Sabemos más o menos como han posado los políticos y militares a lo largo de la historia, primero ante el escultor y el pintor y luego ante el fotógrafo: un gesto de seriedad y supuesta nobleza infinitamente repetidos, matizados finalmente con los alardes democráticos de simpatía desenfadada. También comprendemos, por supuesto, a través de informaciones como las de los intérpretes, qué se oculta bajo las caras alegres de Yalta.
Gisèle Freund nos explica con sus retratos cómo posan los artífices de la cultura.

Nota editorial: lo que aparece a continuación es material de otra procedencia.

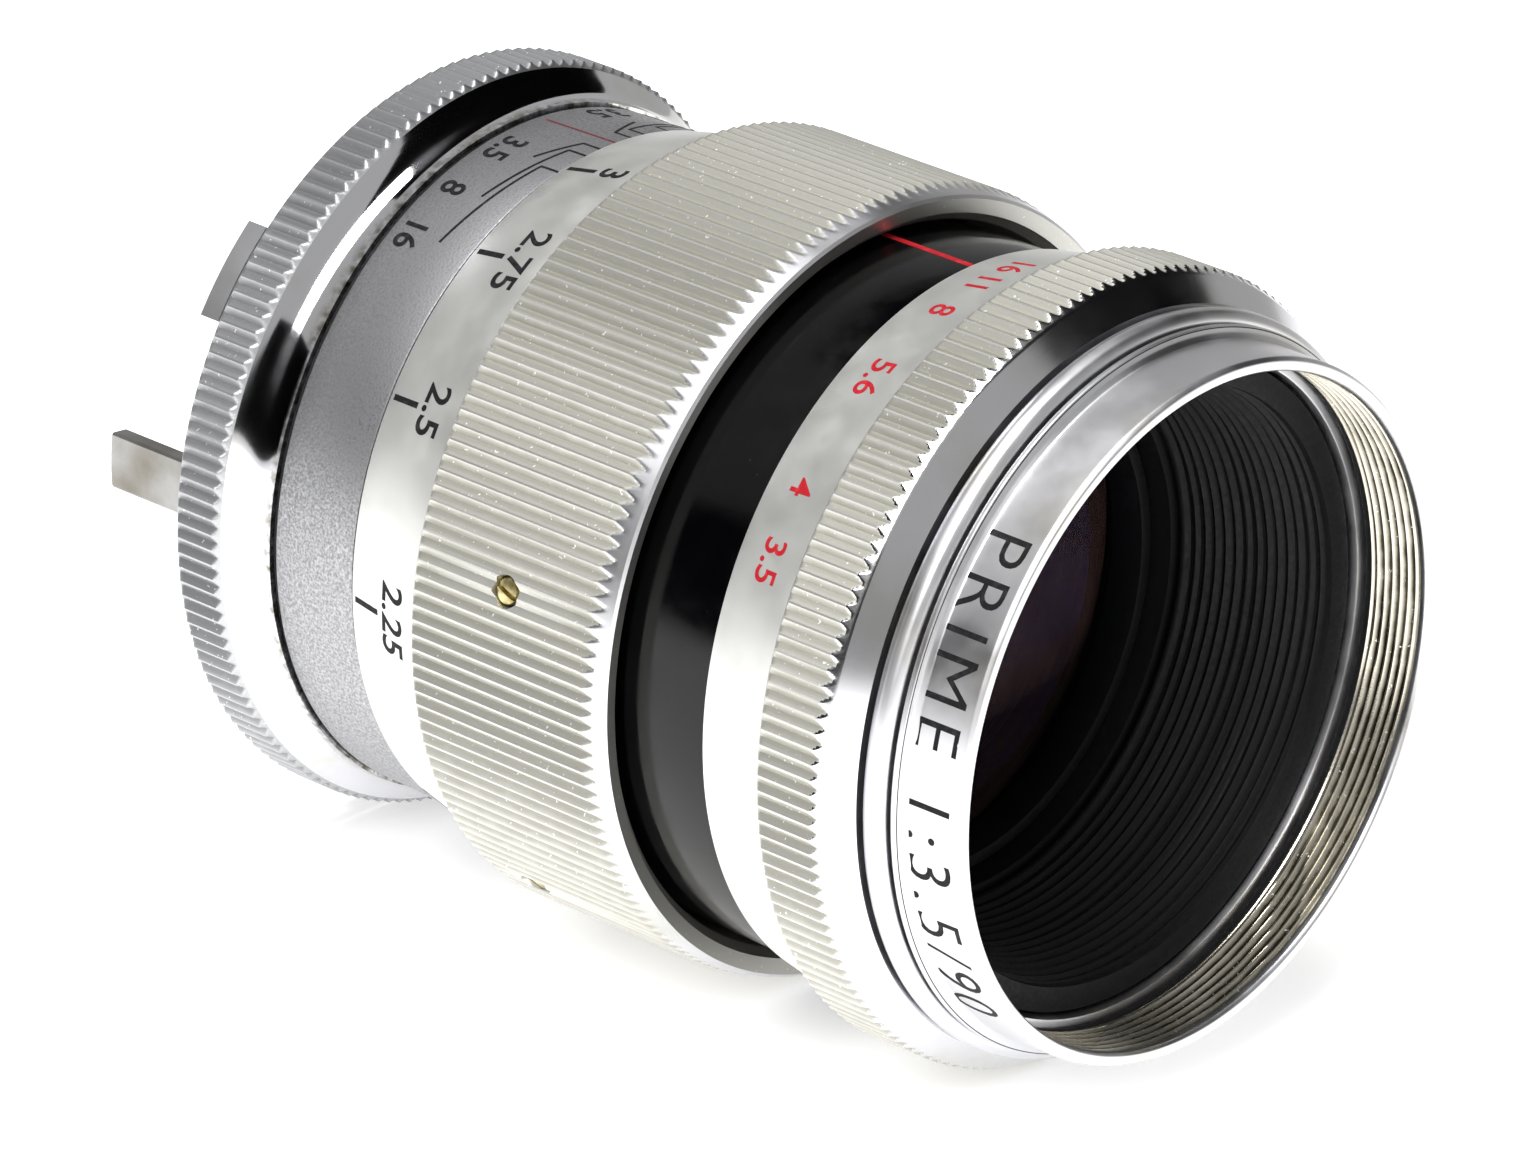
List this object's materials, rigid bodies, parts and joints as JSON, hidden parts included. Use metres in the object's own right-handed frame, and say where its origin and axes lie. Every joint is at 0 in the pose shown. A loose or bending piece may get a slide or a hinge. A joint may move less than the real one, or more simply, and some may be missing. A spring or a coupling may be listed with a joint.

Es decir: cómo quieren ser vistos, cómo quieren pasar a la posteridad, cómo quieren que se refleje su obra en su rostro, cómo quieren ser juzgados y también, finalmente, cómo quieren ser absueltos bajo la máscara inocente de la hipotética espontaneidad de su gesto. Freund les deja simular todo esto al tiempo que dispara implacablemente sus propias simulaciones.
No sé quién inventó el primer retrato donde se recogía la severidad de Dante, pero es evidente que es el Renacimiento el que empieza a glorificar la nueva figura del artista, que compite con el poder político y religioso dotándolo de un aura de grandeza moral. Al menos desde Durero el artista posa con un aire de seriedad trascendente. En el otro extremo está la sonrisa filosófica con que Van Loo pinta a Diderot y Houdon esculpe a Voltaire.
Tanto en un modelo como en otro se cumple seguramente el juego entre retratista y retratado.
Pero este juego aún no poseía la crueldad, el vértigo, la maravillosa exactitud que le otorgó la fotografía. Freund tensó al máximo las reglas del juego, respetando, sin embargo, con una delicada ironía, el desamparo del artista -aun del más histriónico- ante la cámara. Los grandes iconos políticos del siglo XX fueron concebidos para que la multitud creyera sin ponerse a pensar qué había a la sombra de los ídolos. Gisèle Freund, por el contrario, muestra los andamios que sostienen al personaje.
Ni el aire melancólico de Virginia Woolf, ni la evasión de James Joyce, ni el tono aventurero de André Malraux, ni la timidez de Samuel Beckett, nos ocultan la comedia que entraña la tragedia humana.